Vancouver Island paddleboating photo dump.

Posted by Chris on July 18, 2008 at 3:50 pm | In Trip Reports, Rivers |

I have been sitting on these photos since our May trip out to Vancouver Island. Its been such a phenomenal year here in the heart of Cascadia, that I’ve been to distracted by kayaking too sit in front of the computer and write about it. So, I will keep the talk to a minimum and let the photos fly.

Our aim was to go to the Gold River area and explore a few rivers that had, or hadn’t been paddled before. Either way, when we awoke in the morning and started our search for a put-in, we knew that the days would be nothing short of epic.

star lake
The camping was easy and pleasing.

Bryan 1st boof pamela
Bryan S. starting the day off right. Pamela creek.

shane pamela 1st slide
After a bit of mank came this fun slide just above a double-falls. Shane R. Pamela creek.

erik pamela 1st falls
Shertzl stomping out the first of the double-falls. Pamela creek.

shane pamela 1st falls

bryan 1st falls pamela

todd pamela tommy lee
Togg G. I think this is the rapid we named “Tommy Lee.”

bryan pamela tommy lee

After “Tommy Lee,” the difficulty eases up to boogie water all the way to the confluence with the Ucona. Just downstream of the confluence we entered a nice canyon with a few fun class 4 rapids untill we arrived at a horizon line.

Let me just say that I love the feel of paddling across a pool, the river all slack and lazy due to some impediment in the river bed, and looking ahead to see nothing but the tops of trees, sky, and maybe some rock. Throw in a log chocked 30 ft in the air and I know why I love the N.W.
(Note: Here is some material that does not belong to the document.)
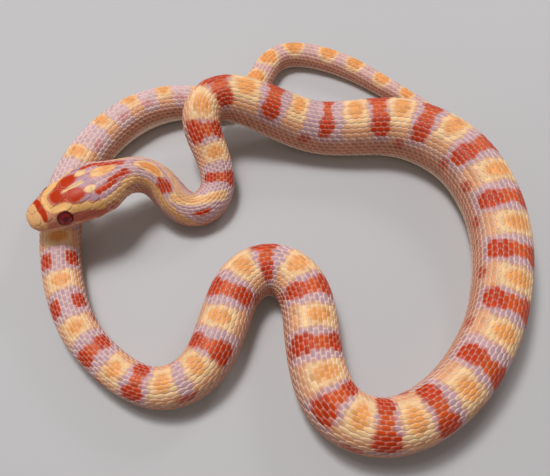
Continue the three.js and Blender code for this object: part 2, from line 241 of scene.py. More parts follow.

ucona falls view from above
So I took a picture.

ucona upper falls

bryan upper ucona falls
Bryan from below.

Just below this falls was another fun, stress free falls with a sweet spot that was tricky to line-up for.

jakub ucona lower falls
Jakub D. boofing the lower of the 2 falls on the Ucona.

todd ucona lower falls
Todd. The sweet spot.

erik ucona lower falls
Shertzl. U.T.R.

Our stratagem at this point was to paddle the next 4 or 5 km through a lower canyon which we were unsure wether it had ever been run. Most of the group decided that 5 o’clock in the evening was too late to start a exploratory run down a steep, remote, canyon in the heart of bear country. They could not be cajoled, and so a decision was made to leave our boats for the night, paddle the canyon the next day. To be more efficient half of us would hike to fetch the truck at the put-in and the other half were to spend some time hiking downstream for a scout to see what the canyon looked like. Heres how the scouting went:

todd flip
No scary, class 5 canyons here.

camp view
View from camp that night.

ryan ucona mank
Ryan B. finds a clean boof in a dirty rapid.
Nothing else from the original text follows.